For Kerouac, there is no looking above and beyond. William Gaddis is also concerned with the
emptiness of society in The Recognitions. Kerouac
lacks the intellectual intensity to try to understand the ins and outs of what’s
bothering him. He is happy to have Dean’s
hip nonsense stand-in for a true analysis—“There was nothing clear about the
things he said, but what he meant to say was somehow made pure and clear.” The book is trapped in its own mysticism and
the antics of the “holy goof” and “American saint” that is Dean Moriarty. A novel is of course under no obligation to
do more, but to fail to do more is to become locked into a time and place and
moment, to become an historical document.
Tied to
these limitations of Kerouac’s intellect and perspective is his desire to “know”
the world without doing any of the work required to know it. Sal skips through experiences like a stone
and then claims to have knowledge about entire peoples and cultures. The first such experience is when Sal is
living in central California with Terry and her son. After spending afternoons getting drunk with
Terry’s brother, Rickey, Sal decides he needs to find work to support this new
family of his. He gets a job as a
migrant worker picking grapes alongside refugees from the dust bowl nearly 15
years ago. After a short while picking
grapes and being lousy at it, Sal “looked up at the dark sky and prayed to God
for a better break in life and a better chance to do something for the little
people I loved.” This made me
laugh. Having just read The Grapes of Wrath in this list a
little while back, we’ve read of the real hardships of the Oklahoma migrant
workers who fought against a broken system to feed their family and maintain
their dignity. Here, little Sal is a
tourist who is playing at migrant working, and he doesn’t have the
self-awareness to know this. Not two
pages later, Sal is wiring his aunt for $50 so that he can get back home to New
Jersey to begin the next semester of school.

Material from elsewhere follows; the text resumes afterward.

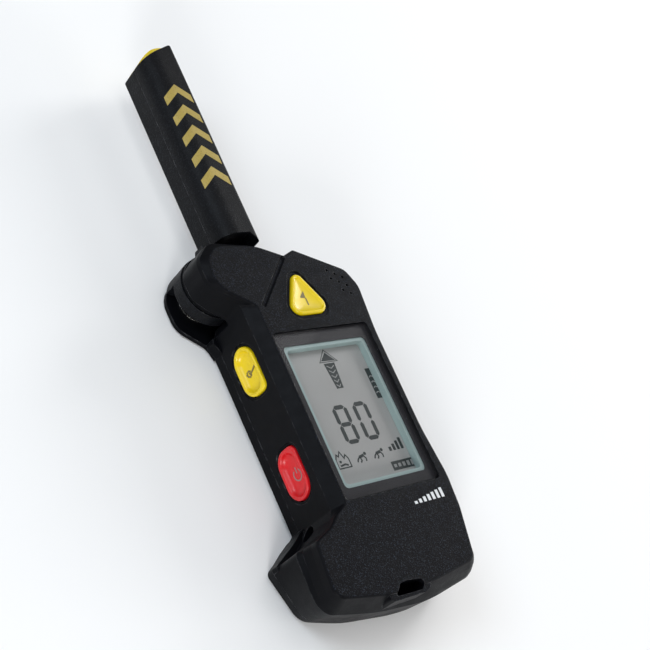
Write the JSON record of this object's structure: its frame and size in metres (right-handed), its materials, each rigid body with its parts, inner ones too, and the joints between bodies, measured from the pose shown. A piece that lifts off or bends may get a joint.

Sal’s aunt hovers on the horizon of all his adventures, and as a reader,
I never worried for Sal because he could always wire for $50 and get home to
his aunt’s and work on his novel. If Sal
showed even the slightest awareness that he was in fact not like those alongside
whom he “struggled,” I would respect the character (and his creator) a hell of
a lot more.
“Negroes”
and “colored folk” of all colors are present throughout the novel. This has been a source of pride for those who
see the novel as embracing the down-trodden and marginalized Americans. Early in my reading of the novel, I was
pleased to see the variety of the people that walked in and out of the
novel. But the deeper I read, the more
aware I became that these characters were more caricature, that Sal (and
Kerouac) skips off the skin of these characters as frictionlessly as Dean’s
tires fly over the ribbon of highway. At
one point in the novel, Sal is living in Denver and all his friends are living
elsewhere. Sal is lonely and feels “like
a speck on the surface of the sad red earth.”
As he wanders through the streets of Denver, he says,
At lilac evening I walked with every muscle aching among the lights of 27th and Welton in the Denver colored section, wishing I were a Negro, feeling that the best the white world had offered was not enough ecstasy for me, not enough life, joy, kicks, darkness, music, not enough night. I stopped at a little shack where a man sold hot red chili in paper containers; I bought some and ate it, strolling in the dark mysterious streets. I wished I were a Denver Mexican, or even a poor overworked Jap, anything but what I was so drearily, a ‘white man’ disillusioned. All my life I’d had white ambitions; that was why I’d abandoned a good woman like Terry in the San Joaquin Valley. I passed the dark porches of Mexican and Negro homes; soft voices were there, occasionally the dusky knee of some mysterious sensual gal; and dark faces of the men behind the rose arbors. . . . I was only myself, Sal Paradise, sad, strolling in this violet dark, this unbearably sweet night, wishing I could exchange worlds with the happy, true-hearted, ecstatic Negroes of America.
It’s so sad
and hard to be the white man and so ecstatic to be a Negro of America! Sal’s (and again, Kerouac’s) awareness of
what it is to be black, Mexican, or Japanese is horribly lacking. He might like them, but he certainly doesn’t
know them and doesn’t show any interest in getting to know them or understand
them. The cultures he’s cut off from are
romanticized and idealized—never real or understood. Kerouac can’t see beyond his own white skin.
Nor can he
see beyond his own maleness. The women
in this novel are enough to make a feminist scream. The men are mad and impassioned, tearing off
across the country in search of God and America, staying up all night having
deep conversations about the world and the way to live in it. The women, meanwhile, will gladly wait in a
hotel room all day for a couple hours of sex with Dean. They will tolerate his marrying two other
women just to share a bit in his madness.
Or they are prostitutes reveling in the boys’ madness. Or they are aunts and saintly mothers who finance
and support the boys’ craziness. At one
point, Sal and Dean encounter a black man named Walter in San Francisco. Walter’s wife makes no fuss, even as they
keep the light on over her bed and talk all night as she tries to sleep. She just smiles and “never said a word.” Upon leaving Walter’s apartment, Dean says, “Now
you see, man, there’s real woman for
you. Never a harsh word, never a
complaint, or modified; her old man can come in any hour of the night with
anybody and have talks in the kitchen and drink the beer and leave any old
time. This is a man, and that’s his
castle.”
Yeah. That’s the world of On the Road. It’s
interesting as a slice of history, the presentation of the beat philosophy of
life and how to live it, but it doesn’t have the intellectual strength or
intuitive awareness to make it something more.